**Aim of the exercise**.
Write out the complete material exactly as it stands.

--- start of Provided material ---

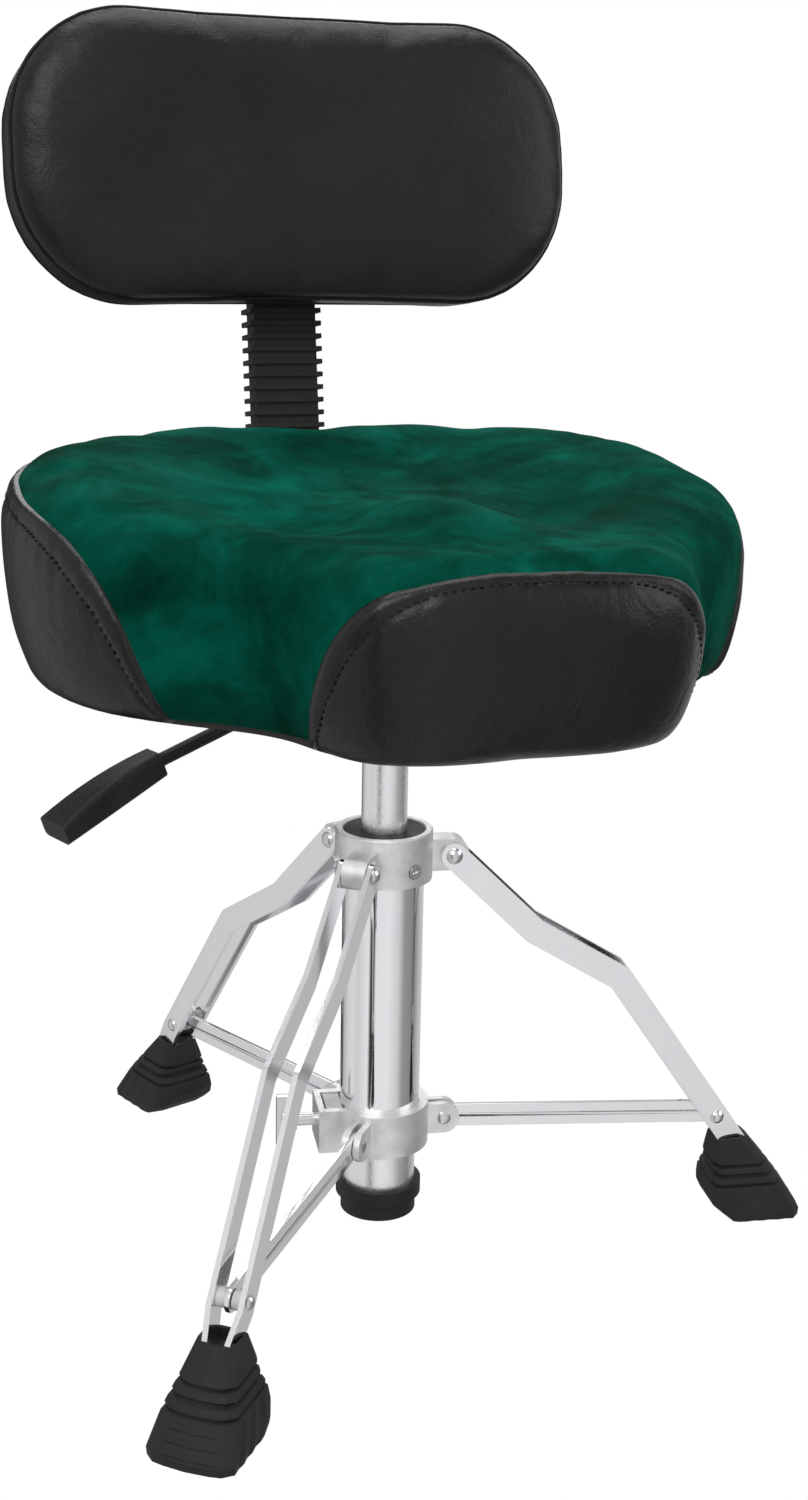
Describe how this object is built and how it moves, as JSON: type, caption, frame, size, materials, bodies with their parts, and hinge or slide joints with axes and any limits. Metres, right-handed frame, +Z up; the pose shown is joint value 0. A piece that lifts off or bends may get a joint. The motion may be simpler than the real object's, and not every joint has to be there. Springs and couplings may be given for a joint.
{
  "type": "drum throne",
  "caption": "Saddle-shaped padded stool on a gas lift with release lever, adjustable backrest and a folding tripod of paired flat bars with rubber feet.",
  "frame": {"origin": "column axis at the underside of the column end cap, 17 mm above the floor", "axes": "+Z up along the column, -Y towards the front of the seat, +X to the side away from the release lever"},
  "size_m": [0.4986, 0.5016, 0.7545],
  "materials": {
    "chrome_tube": "polished",
    "chrome_strip": "polished",
    "satin_steel": "satin",
    "cast_metal": "sandy satin casting",
    "zinc_fastener": "bright zinc",
    "white_nylon": "natural",
    "black_steel": "semi gloss",
    "black_plastic": "fine grain",
    "brass_pin": "turned",
    "rubber_foot": "moulded",
    "plywood": "raw",
    "seat_velvet": "short pile velvet top with black vinyl side panels",
    "black_vinyl": "pebble grain"
  },
  "bodies": {
    "column": {"column_tube": "chrome_tube", "lower_sleeve": "satin_steel", "tripod_hub": "cast_metal", "hub_screws": "zinc_fastener", "hub_pivot_pins": "zinc_fastener", "column_end_cap": "black_plastic", "guide_bush": "black_plastic", "thrust_bearing": "zinc_fastener", "rod_anchor_plate": "satin_steel"},
    "gas_rod": {"piston_rod": "satin_steel", "gas_piston": "satin_steel", "retaining_clip": "zinc_fastener"},
    "seat": {"gas_cylinder": "satin_steel", "lift_socket": "satin_steel", "mechanism_housing": "black_steel", "lever_pivot_pin": "zinc_fastener", "seat_plate": "black_steel", "seat_plate_bolts": "zinc_fastener", "seat_board": "plywood", "seat_cushion": "seat_velvet", "bar_bracket": "black_steel"},
    "lever": {"lever_rod": "black_steel", "lever_grip": "black_plastic"},
    "release_pin": {"release_pin": "brass_pin"},
    "backrest_arm": {"backrest_bar": "black_steel", "bar_bellows": "black_plastic"},
    "depth_knob": {"depth_knob": "black_plastic"},
    "backrest": {"backrest_carrier": "black_steel", "backrest_board": "plywood", "backrest_cushion": "black_vinyl", "backrest_screws": "zinc_fastener"},
    "height_knob": {"height_knob": "black_plastic"},
    "collar": {"clamp_collar": "cast_metal", "clamp_shoe": "white_nylon", "collar_rivets": "zinc_fastener"},
    "wing_bolt": {"clamp_wing_bolt": "zinc_fastener"},
    "leg_1": {"leg_1_bar_left": "chrome_strip", "leg_1_bar_right": "chrome_strip", "leg_1_foot": "rubber_foot", "leg_1_pivot_bolts": "zinc_fastener", "leg_1_brace_bolts": "zinc_fastener", "leg_1_brace_spacers": "white_nylon"},
    "brace_1": {"brace_1_strip": "chrome_strip"},
    "leg_2": {"leg_2_bar_left": "chrome_strip", "leg_2_bar_right": "chrome_strip", "leg_2_foot": "rubber_foot", "leg_2_pivot_bolts": "zinc_fastener", "leg_2_brace_bolts": "zinc_fastener", "leg_2_brace_spacers": "white_nylon"},
    "brace_2": {"brace_2_strip": "chrome_strip"},
    "leg_3": {"leg_3_bar_left": "chrome_strip", "leg_3_bar_right": "chrome_strip", "leg_3_foot": "rubber_foot", "leg_3_pivot_bolts": "zinc_fastener", "leg_3_brace_bolts": "zinc_fastener", "leg_3_brace_spacers": "white_nylon"},
    "brace_3": {"brace_3_strip": "chrome_strip"}
  },
  "joints": [
    {"name": "seat_swivel", "type": "hinge", "parent": "column", "child": "gas_rod", "pos_m": [0, 0, 0.1], "axis": [0, 0, 1], "continuous": true},
    {"name": "seat_lift", "type": "slide", "parent": "gas_rod", "child": "seat", "axis": [0, 0, 1], "range_m": [-0.05, 0.06]},
    {"name": "lever_lift", "type": "hinge", "parent": "seat", "child": "lever", "pos_m": [-0.03, 0, 0.337], "axis": [0, 1, 0], "range_deg": [0, 6]},
    {"name": "release_press", "type": "slide", "parent": "seat", "child": "release_pin", "axis": [0, 0, -1], "range_m": [0, 0.0036]},
    {"name": "backrest_depth", "type": "slide", "parent": "seat", "child": "backrest_arm", "axis": [0, 1, 0], "range_m": [-0.005, 0.03]},
    {"name": "depth_knob_turn", "type": "hinge", "parent": "seat", "child": "depth_knob", "pos_m": [0, 0.095, 0.321], "axis": [0, 0, 1], "continuous": true},
    {"name": "backrest_height", "type": "slide", "parent": "backrest_arm", "child": "backrest", "axis": [0, 0.1392, 0.9903], "range_m": [-0.02, 0.05]},
    {"name": "height_knob_turn", "type": "hinge", "parent": "backrest", "child": "height_knob", "pos_m": [0, 0.23477, 0.64727], "axis": [0, 0.9903, -0.1392], "continuous": true},
    {"name": "leg_1_fold", "type": "hinge", "parent": "column", "child": "leg_1", "pos_m": [0.04151, -0.00762, 0.236], "axis": [0.1805, 0.9836, 0], "range_deg": [0, 38]},
    {"name": "leg_2_fold", "type": "hinge", "parent": "column", "child": "leg_2", "pos_m": [-0.01416, 0.03975, 0.236], "axis": [-0.9421, -0.3355, 0], "range_deg": [0, 38]},
    {"name": "leg_3_fold", "type": "hinge", "parent": "column", "child": "leg_3", "pos_m": [-0.02735, -0.03214, 0.236], "axis": [0.7615, -0.6481, 0], "range_deg": [0, 38]},
    {"name": "collar_slide", "type": "slide", "parent": "column", "child": "collar", "axis": [0, 0, 1], "range_m": [0, 0.09893]},
    {"name": "wing_bolt_turn", "type": "hinge", "parent": "collar", "child": "wing_bolt", "pos_m": [-0.04918, 0.00903, 0.062], "axis": [-0.9836, 0.1805, 0], "continuous": true},
    {"name": "brace_1_swing", "type": "hinge", "parent": "collar", "child": "brace_1", "pos_m": [0.04013, -0.00737, 0.0598], "axis": [0.1805, 0.9836, 0], "range_deg": [0, 78.31]},
    {"name": "brace_2_swing", "type": "hinge", "parent": "collar", "child": "brace_2", "pos_m": [-0.01369, 0.03844, 0.0598], "axis": [-0.9421, -0.3355, 0], "range_deg": [0, 78.31]},
    {"name": "brace_3_swing", "type": "hinge", "parent": "collar", "child": "brace_3", "pos_m": [-0.02644, -0.03107, 0.0598], "axis": [0.7615, -0.6481, 0], "range_deg": [0, 78.31]}
  ],
  "couplings": [
    {"joint": "release_press", "follows": "lever_lift", "m_per_rad": 0.034},
    {"joint": "brace_1_swing", "follows": "leg_1_fold", "ratio": 2.0594},
    {"joint": "brace_2_swing", "follows": "leg_1_fold", "ratio": 2.0594},
    {"joint": "brace_3_swing", "follows": "leg_1_fold", "ratio": 2.0594},
    {"joint": "leg_2_fold", "follows": "leg_1_fold", "ratio": 1},
    {"joint": "leg_3_fold", "follows": "leg_1_fold", "ratio": 1},
    {"joint": "collar_slide", "follows": "leg_1_fold", "m_per_rad": 0.14902}
  ]
}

--- end of Provided material ---

**Result of this exercise**.
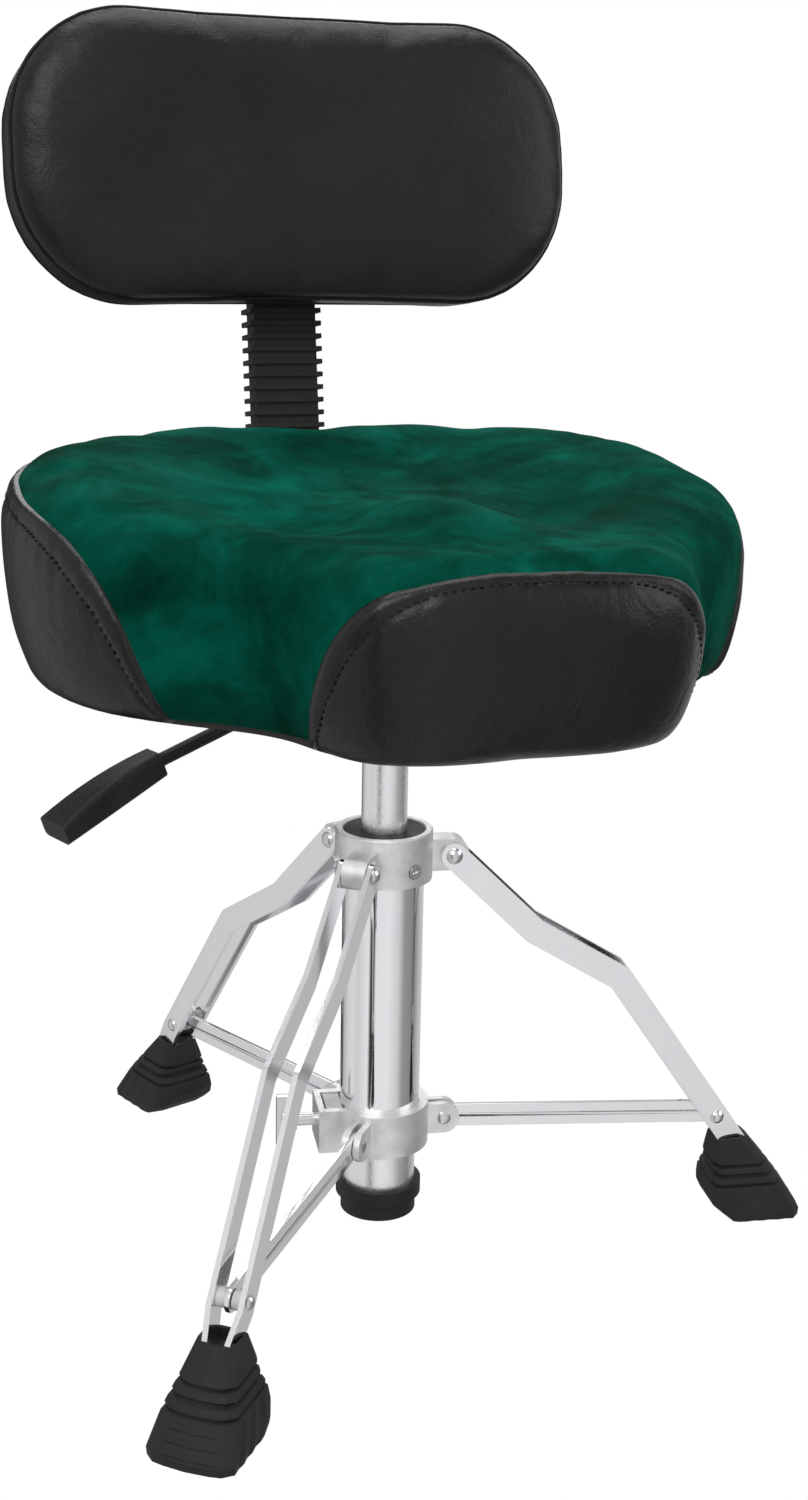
Describe how this object is built and how it moves, as JSON: type, caption, frame, size, materials, bodies with their parts, and hinge or slide joints with axes and any limits. Metres, right-handed frame, +Z up; the pose shown is joint value 0. A piece that lifts off or bends may get a joint. The motion may be simpler than the real object's, and not every joint has to be there. Springs and couplings may be given for a joint.
{
  "type": "drum throne",
  "caption": "Saddle-shaped padded stool on a gas lift with release lever, adjustable backrest and a folding tripod of paired flat bars with rubber feet.",
  "frame": {"origin": "column axis at the underside of the column end cap, 17 mm above the floor", "axes": "+Z up along the column, -Y towards the front of the seat, +X to the side away from the release lever"},
  "size_m": [0.4986, 0.5016, 0.7545],
  "materials": {
    "chrome_tube": "polished",
    "chrome_strip": "polished",
    "satin_steel": "satin",
    "cast_metal": "sandy satin casting",
    "zinc_fastener": "bright zinc",
    "white_nylon": "natural",
    "black_steel": "semi gloss",
    "black_plastic": "fine grain",
    "brass_pin": "turned",
    "rubber_foot": "moulded",
    "plywood": "raw",
    "seat_velvet": "short pile velvet top with black vinyl side panels",
    "black_vinyl": "pebble grain"
  },
  "bodies": {
    "column": {"column_tube": "chrome_tube", "lower_sleeve": "satin_steel", "tripod_hub": "cast_metal", "hub_screws": "zinc_fastener", "hub_pivot_pins": "zinc_fastener", "column_end_cap": "black_plastic", "guide_bush": "black_plastic", "thrust_bearing": "zinc_fastener", "rod_anchor_plate": "satin_steel"},
    "gas_rod": {"piston_rod": "satin_steel", "gas_piston": "satin_steel", "retaining_clip": "zinc_fastener"},
    "seat": {"gas_cylinder": "satin_steel", "lift_socket": "satin_steel", "mechanism_housing": "black_steel", "lever_pivot_pin": "zinc_fastener", "seat_plate": "black_steel", "seat_plate_bolts": "zinc_fastener", "seat_board": "plywood", "seat_cushion": "seat_velvet", "bar_bracket": "black_steel"},
    "lever": {"lever_rod": "black_steel", "lever_grip": "black_plastic"},
    "release_pin": {"release_pin": "brass_pin"},
    "backrest_arm": {"backrest_bar": "black_steel", "bar_bellows": "black_plastic"},
    "depth_knob": {"depth_knob": "black_plastic"},
    "backrest": {"backrest_carrier": "black_steel", "backrest_board": "plywood", "backrest_cushion": "black_vinyl", "backrest_screws": "zinc_fastener"},
    "height_knob": {"height_knob": "black_plastic"},
    "collar": {"clamp_collar": "cast_metal", "clamp_shoe": "white_nylon", "collar_rivets": "zinc_fastener"},
    "wing_bolt": {"clamp_wing_bolt": "zinc_fastener"},
    "leg_1": {"leg_1_bar_left": "chrome_strip", "leg_1_bar_right": "chrome_strip", "leg_1_foot": "rubber_foot", "leg_1_pivot_bolts": "zinc_fastener", "leg_1_brace_bolts": "zinc_fastener", "leg_1_brace_spacers": "white_nylon"},
    "brace_1": {"brace_1_strip": "chrome_strip"},
    "leg_2": {"leg_2_bar_left": "chrome_strip", "leg_2_bar_right": "chrome_strip", "leg_2_foot": "rubber_foot", "leg_2_pivot_bolts": "zinc_fastener", "leg_2_brace_bolts": "zinc_fastener", "leg_2_brace_spacers": "white_nylon"},
    "brace_2": {"brace_2_strip": "chrome_strip"},
    "leg_3": {"leg_3_bar_left": "chrome_strip", "leg_3_bar_right": "chrome_strip", "leg_3_foot": "rubber_foot", "leg_3_pivot_bolts": "zinc_fastener", "leg_3_brace_bolts": "zinc_fastener", "leg_3_brace_spacers": "white_nylon"},
    "brace_3": {"brace_3_strip": "chrome_strip"}
  },
  "joints": [
    {"name": "seat_swivel", "type": "hinge", "parent": "column", "child": "gas_rod", "pos_m": [0, 0, 0.1], "axis": [0, 0, 1], "continuous": true},
    {"name": "seat_lift", "type": "slide", "parent": "gas_rod", "child": "seat", "axis": [0, 0, 1], "range_m": [-0.05, 0.06]},
    {"name": "lever_lift", "type": "hinge", "parent": "seat", "child": "lever", "pos_m": [-0.03, 0, 0.337], "axis": [0, 1, 0], "range_deg": [0, 6]},
    {"name": "release_press", "type": "slide", "parent": "seat", "child": "release_pin", "axis": [0, 0, -1], "range_m": [0, 0.0036]},
    {"name": "backrest_depth", "type": "slide", "parent": "seat", "child": "backrest_arm", "axis": [0, 1, 0], "range_m": [-0.005, 0.03]},
    {"name": "depth_knob_turn", "type": "hinge", "parent": "seat", "child": "depth_knob", "pos_m": [0, 0.095, 0.321], "axis": [0, 0, 1], "continuous": true},
    {"name": "backrest_height", "type": "slide", "parent": "backrest_arm", "child": "backrest", "axis": [0, 0.1392, 0.9903], "range_m": [-0.02, 0.05]},
    {"name": "height_knob_turn", "type": "hinge", "parent": "backrest", "child": "height_knob", "pos_m": [0, 0.23477, 0.64727], "axis": [0, 0.9903, -0.1392], "continuous": true},
    {"name": "leg_1_fold", "type": "hinge", "parent": "column", "child": "leg_1", "pos_m": [0.04151, -0.00762, 0.236], "axis": [0.1805, 0.9836, 0], "range_deg": [0, 38]},
    {"name": "leg_2_fold", "type": "hinge", "parent": "column", "child": "leg_2", "pos_m": [-0.01416, 0.03975, 0.236], "axis": [-0.9421, -0.3355, 0], "range_deg": [0, 38]},
    {"name": "leg_3_fold", "type": "hinge", "parent": "column", "child": "leg_3", "pos_m": [-0.02735, -0.03214, 0.236], "axis": [0.7615, -0.6481, 0], "range_deg": [0, 38]},
    {"name": "collar_slide", "type": "slide", "parent": "column", "child": "collar", "axis": [0, 0, 1], "range_m": [0, 0.09893]},
    {"name": "wing_bolt_turn", "type": "hinge", "parent": "collar", "child": "wing_bolt", "pos_m": [-0.04918, 0.00903, 0.062], "axis": [-0.9836, 0.1805, 0], "continuous": true},
    {"name": "brace_1_swing", "type": "hinge", "parent": "collar", "child": "brace_1", "pos_m": [0.04013, -0.00737, 0.0598], "axis": [0.1805, 0.9836, 0], "range_deg": [0, 78.31]},
    {"name": "brace_2_swing", "type": "hinge", "parent": "collar", "child": "brace_2", "pos_m": [-0.01369, 0.03844, 0.0598], "axis": [-0.9421, -0.3355, 0], "range_deg": [0, 78.31]},
    {"name": "brace_3_swing", "type": "hinge", "parent": "collar", "child": "brace_3", "pos_m": [-0.02644, -0.03107, 0.0598], "axis": [0.7615, -0.6481, 0], "range_deg": [0, 78.31]}
  ],
  "couplings": [
    {"joint": "release_press", "follows": "lever_lift", "m_per_rad": 0.034},
    {"joint": "brace_1_swing", "follows": "leg_1_fold", "ratio": 2.0594},
    {"joint": "brace_2_swing", "follows": "leg_1_fold", "ratio": 2.0594},
    {"joint": "brace_3_swing", "follows": "leg_1_fold", "ratio": 2.0594},
    {"joint": "leg_2_fold", "follows": "leg_1_fold", "ratio": 1},
    {"joint": "leg_3_fold", "follows": "leg_1_fold", "ratio": 1},
    {"joint": "collar_slide", "follows": "leg_1_fold", "m_per_rad": 0.14902}
  ]
}